Dan Quisenberry had a journalist’s heart as a pitcher. This is something Joe Posnanski recognized in an essay earlier this year titled “The Quisenberry Tree.” In the essay he links Quisenberry’s precision and economy as a pitcher with his precision as a poet and quote artist – he calls him “Gettysburg Address concise.” Posnanski provides a great insight into how the pitcher/poet realized his potential:
“He never seemed great. That’s how it goes for the quietly efficient. You know what made Quisenberry such a fabulous pitcher? He rarely made a mistake. If you put a team together of players who came closest to their potential, who best resembled their perfect baseball selves, Dan Quisenberry would be on the mound. He almost never walked a batter – he unintentionally walked just 92 batters in more than 1000 innings. Absurd. In 1980 he intentionally walked more batters than he unintentionally walked. He threw four wild pitches in his career. Four.”

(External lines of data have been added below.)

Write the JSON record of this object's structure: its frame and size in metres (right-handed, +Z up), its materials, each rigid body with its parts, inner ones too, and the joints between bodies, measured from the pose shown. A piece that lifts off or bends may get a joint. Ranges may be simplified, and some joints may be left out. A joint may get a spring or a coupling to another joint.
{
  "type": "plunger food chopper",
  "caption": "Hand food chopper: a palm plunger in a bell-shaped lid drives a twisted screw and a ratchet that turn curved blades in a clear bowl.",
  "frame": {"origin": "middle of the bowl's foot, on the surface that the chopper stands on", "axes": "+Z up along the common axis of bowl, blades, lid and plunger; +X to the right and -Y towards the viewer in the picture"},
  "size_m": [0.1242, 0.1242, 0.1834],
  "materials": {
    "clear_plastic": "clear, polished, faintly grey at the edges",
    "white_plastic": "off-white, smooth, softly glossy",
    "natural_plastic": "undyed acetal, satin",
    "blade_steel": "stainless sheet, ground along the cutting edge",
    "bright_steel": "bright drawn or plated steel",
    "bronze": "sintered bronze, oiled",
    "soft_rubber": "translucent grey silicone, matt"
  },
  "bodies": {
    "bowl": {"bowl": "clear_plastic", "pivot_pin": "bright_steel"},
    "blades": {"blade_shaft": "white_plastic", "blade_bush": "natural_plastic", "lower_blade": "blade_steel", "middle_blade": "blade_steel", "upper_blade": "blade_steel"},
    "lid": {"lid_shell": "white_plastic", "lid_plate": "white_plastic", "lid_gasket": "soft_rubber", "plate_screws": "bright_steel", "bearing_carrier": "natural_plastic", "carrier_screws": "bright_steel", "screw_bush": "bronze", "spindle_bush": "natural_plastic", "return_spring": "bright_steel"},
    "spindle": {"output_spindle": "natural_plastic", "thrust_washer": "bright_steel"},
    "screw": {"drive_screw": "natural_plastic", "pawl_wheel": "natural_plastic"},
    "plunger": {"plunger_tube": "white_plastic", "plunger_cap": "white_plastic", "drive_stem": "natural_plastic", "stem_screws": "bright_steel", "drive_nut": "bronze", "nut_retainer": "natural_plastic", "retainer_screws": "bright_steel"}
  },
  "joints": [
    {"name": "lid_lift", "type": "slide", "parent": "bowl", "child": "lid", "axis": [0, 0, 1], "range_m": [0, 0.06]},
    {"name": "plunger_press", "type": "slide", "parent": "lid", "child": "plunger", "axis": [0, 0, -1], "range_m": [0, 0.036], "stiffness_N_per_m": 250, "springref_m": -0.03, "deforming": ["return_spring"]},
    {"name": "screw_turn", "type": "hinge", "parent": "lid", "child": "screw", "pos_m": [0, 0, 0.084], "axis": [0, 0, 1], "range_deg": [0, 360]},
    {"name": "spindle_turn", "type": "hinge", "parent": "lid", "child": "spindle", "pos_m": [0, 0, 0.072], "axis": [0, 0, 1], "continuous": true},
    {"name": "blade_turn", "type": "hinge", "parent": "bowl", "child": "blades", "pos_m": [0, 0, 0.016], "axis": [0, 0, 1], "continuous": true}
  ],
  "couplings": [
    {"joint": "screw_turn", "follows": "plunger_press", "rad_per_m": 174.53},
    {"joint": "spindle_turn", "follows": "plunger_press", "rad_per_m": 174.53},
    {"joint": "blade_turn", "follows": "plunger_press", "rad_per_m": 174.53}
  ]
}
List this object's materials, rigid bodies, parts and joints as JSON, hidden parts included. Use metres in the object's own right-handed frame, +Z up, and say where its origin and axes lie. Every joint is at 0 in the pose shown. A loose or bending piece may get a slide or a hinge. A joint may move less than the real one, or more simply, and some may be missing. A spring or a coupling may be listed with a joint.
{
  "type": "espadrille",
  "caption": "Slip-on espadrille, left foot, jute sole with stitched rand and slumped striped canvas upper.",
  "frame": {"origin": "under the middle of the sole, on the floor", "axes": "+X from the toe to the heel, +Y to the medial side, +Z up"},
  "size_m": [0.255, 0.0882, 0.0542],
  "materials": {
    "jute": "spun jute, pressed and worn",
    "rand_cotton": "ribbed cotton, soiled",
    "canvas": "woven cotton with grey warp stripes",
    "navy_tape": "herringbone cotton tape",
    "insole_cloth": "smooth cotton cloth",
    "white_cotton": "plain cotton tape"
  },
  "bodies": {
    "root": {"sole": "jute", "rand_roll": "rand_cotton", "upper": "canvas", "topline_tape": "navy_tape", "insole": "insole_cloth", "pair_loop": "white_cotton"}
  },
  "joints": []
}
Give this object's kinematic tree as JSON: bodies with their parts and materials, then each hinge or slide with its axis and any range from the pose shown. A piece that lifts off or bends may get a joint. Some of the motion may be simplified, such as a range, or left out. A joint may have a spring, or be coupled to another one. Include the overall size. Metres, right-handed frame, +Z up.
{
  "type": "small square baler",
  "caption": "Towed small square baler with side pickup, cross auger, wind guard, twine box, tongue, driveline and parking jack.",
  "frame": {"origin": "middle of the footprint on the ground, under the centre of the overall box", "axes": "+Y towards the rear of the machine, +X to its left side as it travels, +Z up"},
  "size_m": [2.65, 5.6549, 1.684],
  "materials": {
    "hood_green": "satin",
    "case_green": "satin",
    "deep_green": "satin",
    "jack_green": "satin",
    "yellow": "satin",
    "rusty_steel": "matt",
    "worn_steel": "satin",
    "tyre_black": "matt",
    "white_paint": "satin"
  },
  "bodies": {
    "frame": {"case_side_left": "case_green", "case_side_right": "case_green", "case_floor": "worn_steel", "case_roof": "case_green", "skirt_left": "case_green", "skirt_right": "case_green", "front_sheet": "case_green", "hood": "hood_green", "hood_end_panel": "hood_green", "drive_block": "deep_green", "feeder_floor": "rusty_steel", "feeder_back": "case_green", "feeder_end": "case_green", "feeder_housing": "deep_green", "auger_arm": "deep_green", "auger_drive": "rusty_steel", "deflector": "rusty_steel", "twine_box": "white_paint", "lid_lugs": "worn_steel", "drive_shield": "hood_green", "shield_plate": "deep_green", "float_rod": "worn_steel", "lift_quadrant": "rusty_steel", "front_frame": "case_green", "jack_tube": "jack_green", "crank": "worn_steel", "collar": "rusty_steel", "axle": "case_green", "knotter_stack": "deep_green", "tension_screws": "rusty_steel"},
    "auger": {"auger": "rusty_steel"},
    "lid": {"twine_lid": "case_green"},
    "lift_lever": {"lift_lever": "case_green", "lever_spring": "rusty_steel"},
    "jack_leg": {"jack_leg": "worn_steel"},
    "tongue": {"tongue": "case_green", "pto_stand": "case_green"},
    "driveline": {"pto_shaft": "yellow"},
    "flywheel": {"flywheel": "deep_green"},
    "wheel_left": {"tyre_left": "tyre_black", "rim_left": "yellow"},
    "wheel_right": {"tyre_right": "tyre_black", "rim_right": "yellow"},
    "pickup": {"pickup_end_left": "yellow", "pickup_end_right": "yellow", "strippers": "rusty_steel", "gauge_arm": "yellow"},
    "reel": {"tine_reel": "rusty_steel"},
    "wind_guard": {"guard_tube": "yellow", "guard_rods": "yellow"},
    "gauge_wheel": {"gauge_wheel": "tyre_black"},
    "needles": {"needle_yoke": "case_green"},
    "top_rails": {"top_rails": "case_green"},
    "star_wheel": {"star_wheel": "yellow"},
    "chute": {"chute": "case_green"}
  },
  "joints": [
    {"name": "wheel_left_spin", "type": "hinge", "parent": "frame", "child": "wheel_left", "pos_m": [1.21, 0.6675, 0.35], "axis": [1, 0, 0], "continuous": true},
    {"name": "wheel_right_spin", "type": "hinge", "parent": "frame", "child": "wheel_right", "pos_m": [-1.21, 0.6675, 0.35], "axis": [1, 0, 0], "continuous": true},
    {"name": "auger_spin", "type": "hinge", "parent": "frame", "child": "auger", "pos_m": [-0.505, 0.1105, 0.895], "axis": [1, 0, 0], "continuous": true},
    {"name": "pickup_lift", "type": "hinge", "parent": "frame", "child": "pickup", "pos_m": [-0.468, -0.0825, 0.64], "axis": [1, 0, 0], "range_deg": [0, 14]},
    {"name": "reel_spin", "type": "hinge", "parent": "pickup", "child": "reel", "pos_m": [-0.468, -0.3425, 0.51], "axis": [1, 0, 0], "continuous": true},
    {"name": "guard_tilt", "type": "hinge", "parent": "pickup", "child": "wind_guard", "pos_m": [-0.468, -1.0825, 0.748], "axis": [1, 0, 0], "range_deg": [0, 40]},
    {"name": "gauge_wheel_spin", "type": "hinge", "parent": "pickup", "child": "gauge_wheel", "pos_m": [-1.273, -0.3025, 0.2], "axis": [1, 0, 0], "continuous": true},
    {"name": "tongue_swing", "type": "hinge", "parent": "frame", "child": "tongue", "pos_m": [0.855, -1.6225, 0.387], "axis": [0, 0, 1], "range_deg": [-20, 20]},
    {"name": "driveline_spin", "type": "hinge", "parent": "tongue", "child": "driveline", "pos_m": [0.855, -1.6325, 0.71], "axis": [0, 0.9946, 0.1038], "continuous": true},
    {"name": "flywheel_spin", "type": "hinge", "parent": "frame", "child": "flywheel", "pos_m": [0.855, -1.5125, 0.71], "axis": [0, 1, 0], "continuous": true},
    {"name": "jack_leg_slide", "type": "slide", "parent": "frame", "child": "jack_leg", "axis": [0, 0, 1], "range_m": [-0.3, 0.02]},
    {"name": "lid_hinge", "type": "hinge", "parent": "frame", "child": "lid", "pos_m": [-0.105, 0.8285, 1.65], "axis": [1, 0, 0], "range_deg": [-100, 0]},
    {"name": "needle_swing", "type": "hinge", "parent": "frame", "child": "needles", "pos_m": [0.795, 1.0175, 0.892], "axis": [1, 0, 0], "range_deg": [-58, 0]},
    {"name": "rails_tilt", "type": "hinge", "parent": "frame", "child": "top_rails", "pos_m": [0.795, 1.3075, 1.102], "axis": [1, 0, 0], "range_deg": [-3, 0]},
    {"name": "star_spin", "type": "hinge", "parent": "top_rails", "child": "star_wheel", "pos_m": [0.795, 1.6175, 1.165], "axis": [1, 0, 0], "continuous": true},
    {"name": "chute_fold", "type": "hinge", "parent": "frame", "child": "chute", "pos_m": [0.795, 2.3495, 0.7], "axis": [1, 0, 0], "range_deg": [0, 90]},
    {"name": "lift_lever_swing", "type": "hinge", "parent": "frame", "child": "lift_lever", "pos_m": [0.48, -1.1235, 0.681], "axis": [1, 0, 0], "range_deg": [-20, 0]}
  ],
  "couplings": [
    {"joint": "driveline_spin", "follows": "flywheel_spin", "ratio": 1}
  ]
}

Add this to Posnanski’s numbers: Quiz ranks first all time in fewest walks allowed at a precise 1.4 per nine innings. The great Rivera has walked just 256 after facing 4,352 batters, a stingy rate of 0.0582 walks per hitter. But Quiz walked 162 among nearly the same number of batters – 4,247 – for a stingier rate of 0.0038. In other words, a batter facing Rivera faces just a one-half of one percent chance of being walked. However, a batter facing Quisenberry stood only a one-third of one-hundredth chance of being walked.
OK, easier to understand, Rivera has only walked 5.88 batters among every 100 he’s faced. That’s hard to believe. But Quiz, well, Quiz only walked 3.81 batters per 100 of the enemy.
Dan Quisenberry, the man who said he “closed the door quietly,” according to writer Heather Henderson, found expression in the quiet art of the poem. He was neither Bukowski nor Hrabosky. He was a man who remembered a great personal moment with poetic clarity in “A Career,” the moment thirty years ago now when his nine finally broke through on the trail to the World Series:
I was lookin up when George Brett hit a Ruthian blast
off a guy who threw as hard as God
Willie Randolph took a called third
Why didn’t he swing?
It was right there
And we were series bound.
Dan Quisenberry, the pitcher who never went on the disabled list, died of brain cancer on Sept. 30, 1998, just eight years after his last game and 11 years after his 1985 World Series skipper, Dick Howser, died of the same disease. In April, 1998, John Weyler of the Los Angles Times wrote a graceful story about how Quiz was dealing with the aggressive tumor just before he was to be inducted into the Orange County Sports Hall of Fame. Weyler started his piece with this epigraph, something Quiz said just a week before the diagnosis:
“Someone told me just recently that poets are eulogists. It’s their job to eulogize. I didn’t know that, but it makes sense. Because in almost every poem of mine there is a loss.”
Poetic irony for a man whose baseball mission was simply to preserve wins.